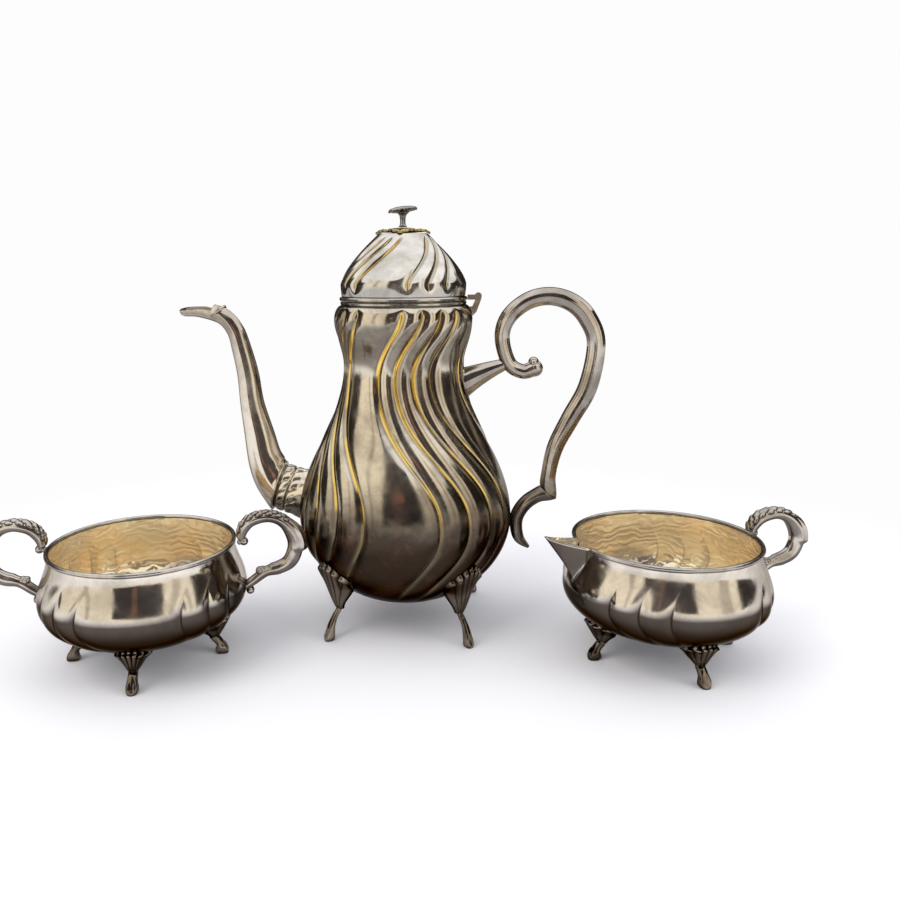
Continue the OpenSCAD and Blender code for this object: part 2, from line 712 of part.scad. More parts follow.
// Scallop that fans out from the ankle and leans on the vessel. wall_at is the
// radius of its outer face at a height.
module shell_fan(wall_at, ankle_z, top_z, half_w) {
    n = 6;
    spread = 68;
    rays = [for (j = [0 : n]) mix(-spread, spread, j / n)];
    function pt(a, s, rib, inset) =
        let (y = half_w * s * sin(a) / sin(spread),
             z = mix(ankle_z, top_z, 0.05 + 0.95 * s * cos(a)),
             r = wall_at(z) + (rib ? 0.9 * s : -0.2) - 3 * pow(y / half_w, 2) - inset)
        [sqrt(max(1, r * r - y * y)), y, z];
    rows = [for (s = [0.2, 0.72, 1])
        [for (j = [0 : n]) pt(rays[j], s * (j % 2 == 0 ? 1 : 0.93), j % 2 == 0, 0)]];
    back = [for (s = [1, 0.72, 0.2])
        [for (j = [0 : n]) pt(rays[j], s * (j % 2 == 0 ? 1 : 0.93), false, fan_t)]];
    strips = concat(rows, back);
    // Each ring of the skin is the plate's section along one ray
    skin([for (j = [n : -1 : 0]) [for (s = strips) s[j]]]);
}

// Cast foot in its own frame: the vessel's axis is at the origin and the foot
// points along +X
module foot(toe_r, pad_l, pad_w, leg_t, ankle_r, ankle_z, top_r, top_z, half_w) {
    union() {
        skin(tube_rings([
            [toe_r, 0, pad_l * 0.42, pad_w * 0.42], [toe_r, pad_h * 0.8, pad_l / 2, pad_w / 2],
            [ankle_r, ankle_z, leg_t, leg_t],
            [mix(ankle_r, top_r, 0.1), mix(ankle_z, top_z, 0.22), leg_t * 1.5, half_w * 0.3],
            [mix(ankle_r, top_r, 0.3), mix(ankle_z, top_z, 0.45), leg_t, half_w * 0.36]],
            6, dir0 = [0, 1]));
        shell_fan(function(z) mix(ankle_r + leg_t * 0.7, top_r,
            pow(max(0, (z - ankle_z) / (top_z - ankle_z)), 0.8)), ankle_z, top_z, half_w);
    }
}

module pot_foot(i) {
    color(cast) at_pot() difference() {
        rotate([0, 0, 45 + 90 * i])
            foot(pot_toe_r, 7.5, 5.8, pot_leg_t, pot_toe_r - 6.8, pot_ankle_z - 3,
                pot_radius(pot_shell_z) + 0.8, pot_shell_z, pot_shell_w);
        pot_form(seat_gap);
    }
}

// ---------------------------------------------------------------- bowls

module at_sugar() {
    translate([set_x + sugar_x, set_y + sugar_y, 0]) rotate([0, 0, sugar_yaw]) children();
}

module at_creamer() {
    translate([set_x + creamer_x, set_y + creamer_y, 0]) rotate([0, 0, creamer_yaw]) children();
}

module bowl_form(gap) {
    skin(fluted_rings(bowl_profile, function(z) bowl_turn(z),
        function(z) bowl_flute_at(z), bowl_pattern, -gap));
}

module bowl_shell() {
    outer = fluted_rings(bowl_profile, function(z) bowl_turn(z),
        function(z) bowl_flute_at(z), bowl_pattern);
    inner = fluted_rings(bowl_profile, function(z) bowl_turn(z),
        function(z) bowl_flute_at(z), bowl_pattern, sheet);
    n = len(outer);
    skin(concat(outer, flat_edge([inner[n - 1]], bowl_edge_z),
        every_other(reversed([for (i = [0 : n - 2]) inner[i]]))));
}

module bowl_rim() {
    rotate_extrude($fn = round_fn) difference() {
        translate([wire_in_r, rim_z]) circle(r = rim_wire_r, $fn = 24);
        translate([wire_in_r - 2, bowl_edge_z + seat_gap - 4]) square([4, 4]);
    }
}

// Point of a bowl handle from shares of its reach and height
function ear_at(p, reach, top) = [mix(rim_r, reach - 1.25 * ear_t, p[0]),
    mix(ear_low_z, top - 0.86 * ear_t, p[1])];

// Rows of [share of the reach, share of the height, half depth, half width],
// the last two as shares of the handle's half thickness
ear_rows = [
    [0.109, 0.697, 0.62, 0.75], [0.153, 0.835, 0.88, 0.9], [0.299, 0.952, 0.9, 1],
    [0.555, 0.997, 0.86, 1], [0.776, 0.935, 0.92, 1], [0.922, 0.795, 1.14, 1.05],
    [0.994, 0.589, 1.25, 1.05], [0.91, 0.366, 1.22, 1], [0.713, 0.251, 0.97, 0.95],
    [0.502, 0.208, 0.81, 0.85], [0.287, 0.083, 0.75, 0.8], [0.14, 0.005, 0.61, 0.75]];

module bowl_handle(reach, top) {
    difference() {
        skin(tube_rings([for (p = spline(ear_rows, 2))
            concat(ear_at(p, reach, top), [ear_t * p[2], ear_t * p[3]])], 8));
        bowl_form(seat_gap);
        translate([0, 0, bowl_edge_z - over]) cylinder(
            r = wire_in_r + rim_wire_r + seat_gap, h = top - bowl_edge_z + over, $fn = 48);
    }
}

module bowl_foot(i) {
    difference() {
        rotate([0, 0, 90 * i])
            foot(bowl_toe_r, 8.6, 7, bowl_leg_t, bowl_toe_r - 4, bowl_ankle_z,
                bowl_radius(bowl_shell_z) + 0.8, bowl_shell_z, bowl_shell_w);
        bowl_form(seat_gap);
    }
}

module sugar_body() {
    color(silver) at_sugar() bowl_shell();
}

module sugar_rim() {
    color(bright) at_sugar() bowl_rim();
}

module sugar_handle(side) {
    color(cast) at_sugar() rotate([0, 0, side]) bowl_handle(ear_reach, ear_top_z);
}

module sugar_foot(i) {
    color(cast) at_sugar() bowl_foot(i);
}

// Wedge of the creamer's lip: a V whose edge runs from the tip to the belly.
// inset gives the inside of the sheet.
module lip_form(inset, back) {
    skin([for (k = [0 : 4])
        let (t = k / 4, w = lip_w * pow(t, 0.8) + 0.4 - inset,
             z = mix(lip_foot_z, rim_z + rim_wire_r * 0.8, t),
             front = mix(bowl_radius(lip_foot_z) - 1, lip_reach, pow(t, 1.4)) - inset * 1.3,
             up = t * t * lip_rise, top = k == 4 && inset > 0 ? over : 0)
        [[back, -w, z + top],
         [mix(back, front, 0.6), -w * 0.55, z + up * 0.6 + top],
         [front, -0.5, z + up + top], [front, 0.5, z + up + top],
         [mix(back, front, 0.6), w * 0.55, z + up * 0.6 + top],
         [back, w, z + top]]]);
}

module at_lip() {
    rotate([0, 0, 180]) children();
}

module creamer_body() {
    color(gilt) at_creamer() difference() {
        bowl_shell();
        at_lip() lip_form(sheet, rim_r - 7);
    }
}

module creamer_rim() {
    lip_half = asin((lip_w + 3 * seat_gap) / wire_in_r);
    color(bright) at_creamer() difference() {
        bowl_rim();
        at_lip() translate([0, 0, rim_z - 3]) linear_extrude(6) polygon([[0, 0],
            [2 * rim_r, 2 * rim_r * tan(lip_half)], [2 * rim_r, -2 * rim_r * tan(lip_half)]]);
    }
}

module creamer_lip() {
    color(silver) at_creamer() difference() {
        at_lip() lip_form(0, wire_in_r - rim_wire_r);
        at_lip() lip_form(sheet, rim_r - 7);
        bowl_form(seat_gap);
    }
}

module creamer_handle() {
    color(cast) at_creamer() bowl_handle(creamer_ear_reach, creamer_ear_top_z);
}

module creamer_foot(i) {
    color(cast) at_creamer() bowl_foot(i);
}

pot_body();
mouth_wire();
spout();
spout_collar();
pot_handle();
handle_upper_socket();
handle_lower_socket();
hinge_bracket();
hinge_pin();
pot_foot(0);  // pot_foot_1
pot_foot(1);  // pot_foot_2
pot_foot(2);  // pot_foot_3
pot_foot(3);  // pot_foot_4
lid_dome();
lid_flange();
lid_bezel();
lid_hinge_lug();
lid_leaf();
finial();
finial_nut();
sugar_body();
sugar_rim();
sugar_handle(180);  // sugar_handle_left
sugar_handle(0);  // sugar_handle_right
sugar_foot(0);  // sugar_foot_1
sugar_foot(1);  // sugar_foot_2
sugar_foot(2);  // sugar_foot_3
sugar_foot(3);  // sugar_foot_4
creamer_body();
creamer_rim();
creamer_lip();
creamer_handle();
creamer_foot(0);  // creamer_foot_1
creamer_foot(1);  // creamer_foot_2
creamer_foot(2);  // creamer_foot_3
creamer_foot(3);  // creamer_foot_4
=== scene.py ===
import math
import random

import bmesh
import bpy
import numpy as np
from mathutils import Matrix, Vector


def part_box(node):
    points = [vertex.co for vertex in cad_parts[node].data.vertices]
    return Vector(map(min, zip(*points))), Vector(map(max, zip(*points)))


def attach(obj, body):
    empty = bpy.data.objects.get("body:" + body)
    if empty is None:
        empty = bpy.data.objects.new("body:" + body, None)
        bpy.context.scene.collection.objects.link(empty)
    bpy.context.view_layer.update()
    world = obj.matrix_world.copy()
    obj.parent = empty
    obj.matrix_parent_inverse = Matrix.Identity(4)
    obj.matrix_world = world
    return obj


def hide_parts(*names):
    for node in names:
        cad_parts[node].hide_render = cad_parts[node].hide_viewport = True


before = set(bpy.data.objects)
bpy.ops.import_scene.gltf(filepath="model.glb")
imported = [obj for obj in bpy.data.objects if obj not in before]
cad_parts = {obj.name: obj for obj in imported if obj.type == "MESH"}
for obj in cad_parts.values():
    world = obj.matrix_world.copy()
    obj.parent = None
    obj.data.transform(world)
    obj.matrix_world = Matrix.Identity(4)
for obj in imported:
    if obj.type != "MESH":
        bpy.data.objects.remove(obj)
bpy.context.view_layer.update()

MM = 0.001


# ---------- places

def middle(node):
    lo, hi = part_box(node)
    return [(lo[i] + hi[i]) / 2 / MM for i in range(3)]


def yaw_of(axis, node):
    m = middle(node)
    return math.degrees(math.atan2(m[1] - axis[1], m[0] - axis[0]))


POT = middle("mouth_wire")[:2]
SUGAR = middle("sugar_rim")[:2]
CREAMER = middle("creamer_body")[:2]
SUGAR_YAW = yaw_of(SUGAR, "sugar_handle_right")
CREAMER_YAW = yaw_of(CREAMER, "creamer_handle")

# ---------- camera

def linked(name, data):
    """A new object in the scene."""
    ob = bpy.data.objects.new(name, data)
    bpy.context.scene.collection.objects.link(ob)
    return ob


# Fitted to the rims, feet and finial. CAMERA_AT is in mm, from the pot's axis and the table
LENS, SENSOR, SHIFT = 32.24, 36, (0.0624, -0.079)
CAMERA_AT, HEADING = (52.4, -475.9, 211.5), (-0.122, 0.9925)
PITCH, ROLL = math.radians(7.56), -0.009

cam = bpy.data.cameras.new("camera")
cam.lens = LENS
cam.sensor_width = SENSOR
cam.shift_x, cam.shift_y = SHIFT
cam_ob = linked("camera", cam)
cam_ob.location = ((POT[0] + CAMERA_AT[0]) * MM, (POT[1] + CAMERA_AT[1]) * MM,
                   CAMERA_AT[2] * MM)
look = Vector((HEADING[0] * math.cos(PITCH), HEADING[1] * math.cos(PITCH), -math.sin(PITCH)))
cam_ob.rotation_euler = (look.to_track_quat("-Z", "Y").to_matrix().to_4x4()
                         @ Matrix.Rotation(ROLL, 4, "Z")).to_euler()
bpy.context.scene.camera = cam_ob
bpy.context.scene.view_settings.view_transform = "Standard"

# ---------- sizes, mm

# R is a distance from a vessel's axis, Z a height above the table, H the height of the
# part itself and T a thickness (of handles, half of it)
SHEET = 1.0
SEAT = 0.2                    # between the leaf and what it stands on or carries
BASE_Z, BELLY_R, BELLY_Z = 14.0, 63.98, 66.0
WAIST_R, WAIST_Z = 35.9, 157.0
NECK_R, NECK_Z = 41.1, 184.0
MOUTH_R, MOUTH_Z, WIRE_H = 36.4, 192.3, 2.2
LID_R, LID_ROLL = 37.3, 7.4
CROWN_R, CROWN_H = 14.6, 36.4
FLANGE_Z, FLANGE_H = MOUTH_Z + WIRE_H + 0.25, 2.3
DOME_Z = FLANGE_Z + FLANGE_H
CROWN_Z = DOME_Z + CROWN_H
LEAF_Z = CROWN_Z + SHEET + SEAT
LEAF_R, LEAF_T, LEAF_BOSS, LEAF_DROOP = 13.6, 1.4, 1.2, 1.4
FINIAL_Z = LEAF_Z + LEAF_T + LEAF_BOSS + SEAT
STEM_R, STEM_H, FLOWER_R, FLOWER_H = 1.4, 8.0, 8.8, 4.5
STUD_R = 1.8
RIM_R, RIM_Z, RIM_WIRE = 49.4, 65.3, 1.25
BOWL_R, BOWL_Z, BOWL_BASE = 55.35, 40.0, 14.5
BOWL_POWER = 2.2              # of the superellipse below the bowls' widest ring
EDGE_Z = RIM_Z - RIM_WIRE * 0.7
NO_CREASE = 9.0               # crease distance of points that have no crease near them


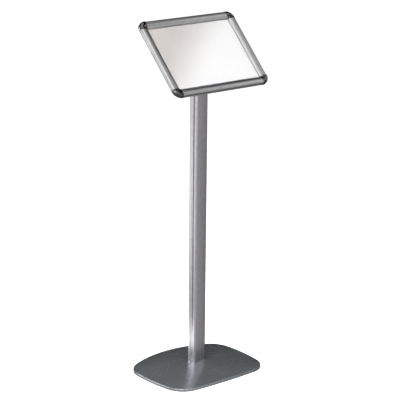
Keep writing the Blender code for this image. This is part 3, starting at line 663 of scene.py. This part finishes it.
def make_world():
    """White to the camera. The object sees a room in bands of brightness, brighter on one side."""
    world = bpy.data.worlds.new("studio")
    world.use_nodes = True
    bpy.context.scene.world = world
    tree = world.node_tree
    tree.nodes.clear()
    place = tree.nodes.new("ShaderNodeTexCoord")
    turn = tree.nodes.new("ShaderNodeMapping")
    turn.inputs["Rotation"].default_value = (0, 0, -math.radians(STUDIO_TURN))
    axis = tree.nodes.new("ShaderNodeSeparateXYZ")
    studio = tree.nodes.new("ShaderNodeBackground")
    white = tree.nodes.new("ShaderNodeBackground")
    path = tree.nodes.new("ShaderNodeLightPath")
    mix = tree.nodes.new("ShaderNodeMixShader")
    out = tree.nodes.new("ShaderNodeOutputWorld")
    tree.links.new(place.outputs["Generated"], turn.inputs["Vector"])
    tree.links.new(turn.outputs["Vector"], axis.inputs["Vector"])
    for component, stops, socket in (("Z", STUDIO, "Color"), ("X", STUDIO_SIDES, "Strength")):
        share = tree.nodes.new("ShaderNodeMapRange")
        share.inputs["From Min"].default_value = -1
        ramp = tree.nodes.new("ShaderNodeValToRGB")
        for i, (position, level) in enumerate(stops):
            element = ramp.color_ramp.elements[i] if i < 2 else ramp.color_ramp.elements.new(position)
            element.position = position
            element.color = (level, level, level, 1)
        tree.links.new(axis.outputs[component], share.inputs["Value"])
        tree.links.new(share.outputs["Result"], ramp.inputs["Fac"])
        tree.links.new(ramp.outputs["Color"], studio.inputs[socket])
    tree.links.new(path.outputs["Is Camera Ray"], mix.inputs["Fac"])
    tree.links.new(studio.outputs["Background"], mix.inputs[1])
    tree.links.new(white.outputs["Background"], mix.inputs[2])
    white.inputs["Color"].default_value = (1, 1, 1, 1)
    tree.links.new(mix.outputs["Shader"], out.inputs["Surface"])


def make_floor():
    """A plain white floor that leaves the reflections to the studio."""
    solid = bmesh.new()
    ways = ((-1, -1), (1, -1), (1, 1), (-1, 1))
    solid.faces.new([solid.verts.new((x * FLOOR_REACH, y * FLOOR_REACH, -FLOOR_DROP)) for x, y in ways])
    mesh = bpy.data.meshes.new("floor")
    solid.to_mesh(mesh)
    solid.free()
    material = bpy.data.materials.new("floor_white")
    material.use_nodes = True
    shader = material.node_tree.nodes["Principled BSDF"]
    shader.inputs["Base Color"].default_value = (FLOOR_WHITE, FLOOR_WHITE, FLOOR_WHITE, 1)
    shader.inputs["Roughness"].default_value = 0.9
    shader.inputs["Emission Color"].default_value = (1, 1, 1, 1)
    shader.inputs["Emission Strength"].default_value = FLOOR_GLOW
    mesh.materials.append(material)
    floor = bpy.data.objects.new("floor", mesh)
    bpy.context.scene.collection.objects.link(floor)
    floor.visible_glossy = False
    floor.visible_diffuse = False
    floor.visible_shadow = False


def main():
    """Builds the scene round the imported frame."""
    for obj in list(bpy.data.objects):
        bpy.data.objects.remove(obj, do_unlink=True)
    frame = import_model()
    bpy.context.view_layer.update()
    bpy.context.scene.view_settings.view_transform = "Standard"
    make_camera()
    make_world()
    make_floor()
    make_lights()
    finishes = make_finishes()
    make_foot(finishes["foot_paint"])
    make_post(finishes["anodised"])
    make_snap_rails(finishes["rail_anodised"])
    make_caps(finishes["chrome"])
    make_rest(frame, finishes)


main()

Directive: Output only the lines from the one containing "creamer_body();" through the one containing "obj.parent = empty", inclusive, exactly as written.

Task result:
creamer_body();
creamer_rim();
creamer_lip();
creamer_handle();
creamer_foot(0);  // creamer_foot_1
creamer_foot(1);  // creamer_foot_2
creamer_foot(2);  // creamer_foot_3
creamer_foot(3);  // creamer_foot_4
=== scene.py ===
import math
import random

import bmesh
import bpy
import numpy as np
from mathutils import Matrix, Vector


def part_box(node):
    points = [vertex.co for vertex in cad_parts[node].data.vertices]
    return Vector(map(min, zip(*points))), Vector(map(max, zip(*points)))


def attach(obj, body):
    empty = bpy.data.objects.get("body:" + body)
    if empty is None:
        empty = bpy.data.objects.new("body:" + body, None)
        bpy.context.scene.collection.objects.link(empty)
    bpy.context.view_layer.update()
    world = obj.matrix_world.copy()
    obj.parent = empty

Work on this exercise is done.